━━━ Data block ━━━
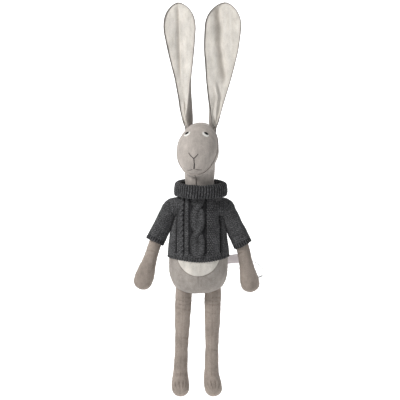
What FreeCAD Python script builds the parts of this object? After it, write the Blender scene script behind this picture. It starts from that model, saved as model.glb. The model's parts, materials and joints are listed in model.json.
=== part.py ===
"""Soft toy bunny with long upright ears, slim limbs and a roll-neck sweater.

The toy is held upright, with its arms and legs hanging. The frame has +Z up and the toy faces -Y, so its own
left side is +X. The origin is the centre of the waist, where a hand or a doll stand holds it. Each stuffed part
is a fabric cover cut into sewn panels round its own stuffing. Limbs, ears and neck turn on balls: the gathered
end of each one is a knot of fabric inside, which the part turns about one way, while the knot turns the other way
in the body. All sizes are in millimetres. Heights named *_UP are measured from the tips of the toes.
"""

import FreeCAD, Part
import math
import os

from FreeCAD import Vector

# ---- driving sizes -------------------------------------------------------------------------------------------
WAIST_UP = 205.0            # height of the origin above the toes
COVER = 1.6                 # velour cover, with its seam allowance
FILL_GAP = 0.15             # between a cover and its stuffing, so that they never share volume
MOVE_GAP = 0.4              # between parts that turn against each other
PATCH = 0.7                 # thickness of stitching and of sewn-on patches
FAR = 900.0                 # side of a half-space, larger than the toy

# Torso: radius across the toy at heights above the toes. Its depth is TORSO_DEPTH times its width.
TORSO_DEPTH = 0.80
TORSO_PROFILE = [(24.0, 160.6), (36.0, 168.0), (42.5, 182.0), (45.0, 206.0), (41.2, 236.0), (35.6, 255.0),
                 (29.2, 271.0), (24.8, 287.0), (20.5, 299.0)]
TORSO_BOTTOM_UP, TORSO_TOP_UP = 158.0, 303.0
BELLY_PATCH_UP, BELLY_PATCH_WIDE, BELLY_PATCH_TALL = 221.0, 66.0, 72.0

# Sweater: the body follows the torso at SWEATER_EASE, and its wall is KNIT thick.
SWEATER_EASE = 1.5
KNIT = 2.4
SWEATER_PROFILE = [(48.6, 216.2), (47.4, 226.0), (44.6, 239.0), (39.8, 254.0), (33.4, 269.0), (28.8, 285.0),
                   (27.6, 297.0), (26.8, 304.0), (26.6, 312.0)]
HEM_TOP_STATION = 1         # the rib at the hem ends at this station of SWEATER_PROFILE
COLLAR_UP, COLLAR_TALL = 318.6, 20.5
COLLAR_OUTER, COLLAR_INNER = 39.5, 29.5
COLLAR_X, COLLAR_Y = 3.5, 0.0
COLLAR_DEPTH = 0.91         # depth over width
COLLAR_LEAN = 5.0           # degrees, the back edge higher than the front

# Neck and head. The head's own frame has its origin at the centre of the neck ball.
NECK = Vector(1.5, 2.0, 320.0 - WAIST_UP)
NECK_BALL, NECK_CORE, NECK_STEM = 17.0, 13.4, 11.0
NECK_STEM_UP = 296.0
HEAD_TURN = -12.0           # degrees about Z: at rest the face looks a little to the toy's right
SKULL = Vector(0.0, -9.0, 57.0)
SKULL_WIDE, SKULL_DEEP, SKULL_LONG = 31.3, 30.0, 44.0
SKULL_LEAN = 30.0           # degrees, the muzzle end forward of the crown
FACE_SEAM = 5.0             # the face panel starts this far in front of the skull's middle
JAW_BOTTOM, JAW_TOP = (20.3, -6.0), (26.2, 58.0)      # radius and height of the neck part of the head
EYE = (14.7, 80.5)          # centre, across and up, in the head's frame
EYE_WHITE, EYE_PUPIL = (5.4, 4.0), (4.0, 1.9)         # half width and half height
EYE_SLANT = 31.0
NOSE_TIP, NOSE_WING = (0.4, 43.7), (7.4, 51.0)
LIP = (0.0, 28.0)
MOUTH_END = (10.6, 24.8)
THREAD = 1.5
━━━
§ **What the task asks**
Exactly repeat the lines running from the top of the listing to the line bearing "from FreeCAD import Vector", both of those lines included, and only them.

§ **The output**
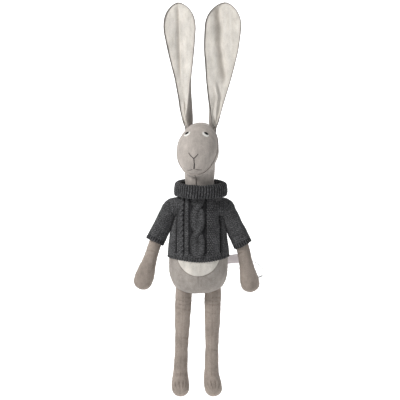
What FreeCAD Python script builds the parts of this object? After it, write the Blender scene script behind this picture. It starts from that model, saved as model.glb. The model's parts, materials and joints are listed in model.json.
=== part.py ===
"""Soft toy bunny with long upright ears, slim limbs and a roll-neck sweater.

The toy is held upright, with its arms and legs hanging. The frame has +Z up and the toy faces -Y, so its own
left side is +X. The origin is the centre of the waist, where a hand or a doll stand holds it. Each stuffed part
is a fabric cover cut into sewn panels round its own stuffing. Limbs, ears and neck turn on balls: the gathered
end of each one is a knot of fabric inside, which the part turns about one way, while the knot turns the other way
in the body. All sizes are in millimetres. Heights named *_UP are measured from the tips of the toes.
"""

import FreeCAD, Part
import math
import os

from FreeCAD import Vector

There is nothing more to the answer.